>> This piece was written by Tom Singleton, a member of Amnesty International Newport. He spent a year in China and this is an account of his visit to the Uighur's Xinjiang province.

China is a vast country of 9.5 m square kilometres and 1.3 billion people- one fifth of the world’s population. This super-large area of land and number of people contains considerable diversity: diversity of climate- from the tropical southwest to the sub-Siberian northeast; diversity of topography- from the lifeless expanses of the Gobi desert to the lush paddy fields of ‘rice-bowl’ provinces like Anhui; diversity of cuisine- from the rancid yak milk butter of Tibet to the fish-lip soup of Canton. The people of China are also diverse. Though the Han predominate, within China’s borders there are also significant numbers of others: in the grasslands of the north are Mongols, in industrialised and inhospitable northeast (what used to be Manchuria) there are many who claim Russian heritage, in the sub-tropical south west (provinces like Yunnan, Guangxi) are people like the Naxi and the the Dai, who look more like the citizens of Burma than those of Beijing. These peoples have, to varying degrees, preserved and continued to practice their own distinctive culture.

As the above suggests, these people tend to be found at the extremes of China- border regions or inhospitable parts. In the same way, their particular needs and rights are on the periphery of The Chinese Communist Party’s interest.

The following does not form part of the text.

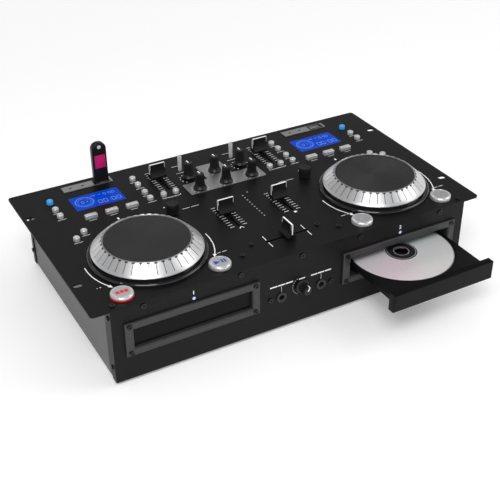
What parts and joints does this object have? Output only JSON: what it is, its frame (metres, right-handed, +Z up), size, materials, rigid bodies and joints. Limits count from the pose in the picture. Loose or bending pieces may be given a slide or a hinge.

It has little time for allowing regional diversity, even less autonomy- except where it can be used to lure the tourist dollar.

Mention a distinctive ethnic group found on China’s extreme that is on the receiving end of government hostility and most people would probably think of the Tibetans. And with good reason- though many Chinese will claim that theirs is a civilising mission, groups inside and outside of Tibet have pointed out that this is a civilisation that many Tibetans neither asked for nor want. Moreover, it is a civilising mission- like so many civilising missions in history- that has resulted in human rights abuses: arbitrary detainment, “re-education”, intimidation, beatings, executions. Amnesty International has long covered these disturbing incidents, of which the story of Nuns currently detained at Drapchi Prison is only the latest.

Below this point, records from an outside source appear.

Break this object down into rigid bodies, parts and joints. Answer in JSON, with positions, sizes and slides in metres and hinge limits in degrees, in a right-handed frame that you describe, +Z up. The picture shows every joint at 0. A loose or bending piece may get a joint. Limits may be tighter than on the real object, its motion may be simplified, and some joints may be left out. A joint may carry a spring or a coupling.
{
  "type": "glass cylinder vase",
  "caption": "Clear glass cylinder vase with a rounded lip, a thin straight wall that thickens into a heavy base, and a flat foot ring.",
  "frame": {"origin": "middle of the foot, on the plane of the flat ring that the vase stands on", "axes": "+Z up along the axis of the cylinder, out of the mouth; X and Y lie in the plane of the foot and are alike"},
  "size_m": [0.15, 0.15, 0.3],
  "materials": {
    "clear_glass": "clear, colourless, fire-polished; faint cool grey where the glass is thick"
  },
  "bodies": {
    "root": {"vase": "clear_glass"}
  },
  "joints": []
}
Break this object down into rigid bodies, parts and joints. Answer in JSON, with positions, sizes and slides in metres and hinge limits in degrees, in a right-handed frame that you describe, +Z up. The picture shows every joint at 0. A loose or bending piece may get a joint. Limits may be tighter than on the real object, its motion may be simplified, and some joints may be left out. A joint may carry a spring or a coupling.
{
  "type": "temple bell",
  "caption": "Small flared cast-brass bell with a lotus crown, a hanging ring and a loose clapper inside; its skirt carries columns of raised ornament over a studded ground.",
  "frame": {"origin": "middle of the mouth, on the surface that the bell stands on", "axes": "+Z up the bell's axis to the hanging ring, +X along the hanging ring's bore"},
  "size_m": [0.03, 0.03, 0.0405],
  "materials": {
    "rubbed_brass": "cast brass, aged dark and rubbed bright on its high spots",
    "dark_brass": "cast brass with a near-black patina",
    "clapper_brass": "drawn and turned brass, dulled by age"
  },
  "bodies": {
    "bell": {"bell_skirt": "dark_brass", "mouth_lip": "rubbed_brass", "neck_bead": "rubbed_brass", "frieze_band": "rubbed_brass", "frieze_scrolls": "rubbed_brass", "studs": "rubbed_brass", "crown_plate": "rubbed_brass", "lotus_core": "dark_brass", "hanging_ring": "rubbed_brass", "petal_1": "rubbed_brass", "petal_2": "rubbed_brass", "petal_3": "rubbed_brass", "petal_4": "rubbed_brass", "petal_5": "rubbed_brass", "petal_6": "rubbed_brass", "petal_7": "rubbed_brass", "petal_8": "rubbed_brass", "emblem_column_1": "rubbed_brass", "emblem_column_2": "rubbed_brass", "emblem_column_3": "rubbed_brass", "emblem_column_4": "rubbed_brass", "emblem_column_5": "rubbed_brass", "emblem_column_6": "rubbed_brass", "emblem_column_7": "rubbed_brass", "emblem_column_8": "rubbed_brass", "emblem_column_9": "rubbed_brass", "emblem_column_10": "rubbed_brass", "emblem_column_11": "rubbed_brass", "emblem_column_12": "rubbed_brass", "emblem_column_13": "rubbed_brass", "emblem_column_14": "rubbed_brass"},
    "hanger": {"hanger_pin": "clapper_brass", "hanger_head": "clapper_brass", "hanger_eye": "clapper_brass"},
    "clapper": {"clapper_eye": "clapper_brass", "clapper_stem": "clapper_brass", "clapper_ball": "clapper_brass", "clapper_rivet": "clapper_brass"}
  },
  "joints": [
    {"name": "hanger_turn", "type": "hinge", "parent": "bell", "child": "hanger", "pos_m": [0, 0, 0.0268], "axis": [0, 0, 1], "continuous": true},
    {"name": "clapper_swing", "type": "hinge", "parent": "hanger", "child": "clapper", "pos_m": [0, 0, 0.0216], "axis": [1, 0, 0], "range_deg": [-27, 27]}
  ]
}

It is for the good that Tibet has become a cause célèbre but it is important that human rights abuses in China do not become synonymous with Tibet alone. Many other cases are worthy of the attention of those concerned with protecting fundamental human liberties: the situation in the northeastern province of Xinjiang is one such case.

Xinjiang, China's second biggest province in terms of landmass (after Tibet), is a world away from the rest of China. It is isolated from the economic powerhouse of Shanghai by a distance of more than 3000 km; Urumqi- capital of Xinjiang- is closer to Islamabad than it is to Beijing. The postcard image of China, of paddy fields and straw hats, does not exist in Xinjiang. The region starts as desert in the south and finishes as the alpine grasslands of the Steppe in the north. It produces grapes and dates. Its far more than geography and topography, though: in terms of people, culture and religion it looks west or south to central Asia and the Middle East more than it looks east to the Chinese capital. The people of Xinjiang- called Uighurs- are Muslims who speak a Turkic language completely different to Mandarin (though increasing numbers now speak Chinese also, as it is the official language). The sheer distance from Beijing to Xinjiang means a considerable difference in time zones. In this, as in many other things, the government is unbending- Xinjiang lives by Beijing time and so, in summer, gets to see sunrise at 10 am as a result. Food is central to Chinese culture, and at the heart of this food culture is rice- hence, in Mandarin, the word for rice and food is the same: fan. Xinjiang is too dry to grow rice in any quantity- heavy breads are their substitute- a potent symbol of fundamental cultural difference

Xinjiang (literally “New Territories”) was incorporated into the People’s Republic of China in 1951. The Chinese declared it to be liberation but the Uighurs could reasonably claim it was more like colonisation. The Han soldiers, settlers and officials who began to pour into the region thereafter were only the latest in a long line of invaders from the east- from the Tang dynasty of the seventh century to the Qing dynasty of the twentieth, via the Mongols along the way. There is an equally long history of Muslim unwillingness to accept foreign rule. From the earliest days of the PRC down to the present day, The Beijing government has been as reluctant to tolerate even the faintest mumblings of separatist intent as all the emperors and warlords who came before them.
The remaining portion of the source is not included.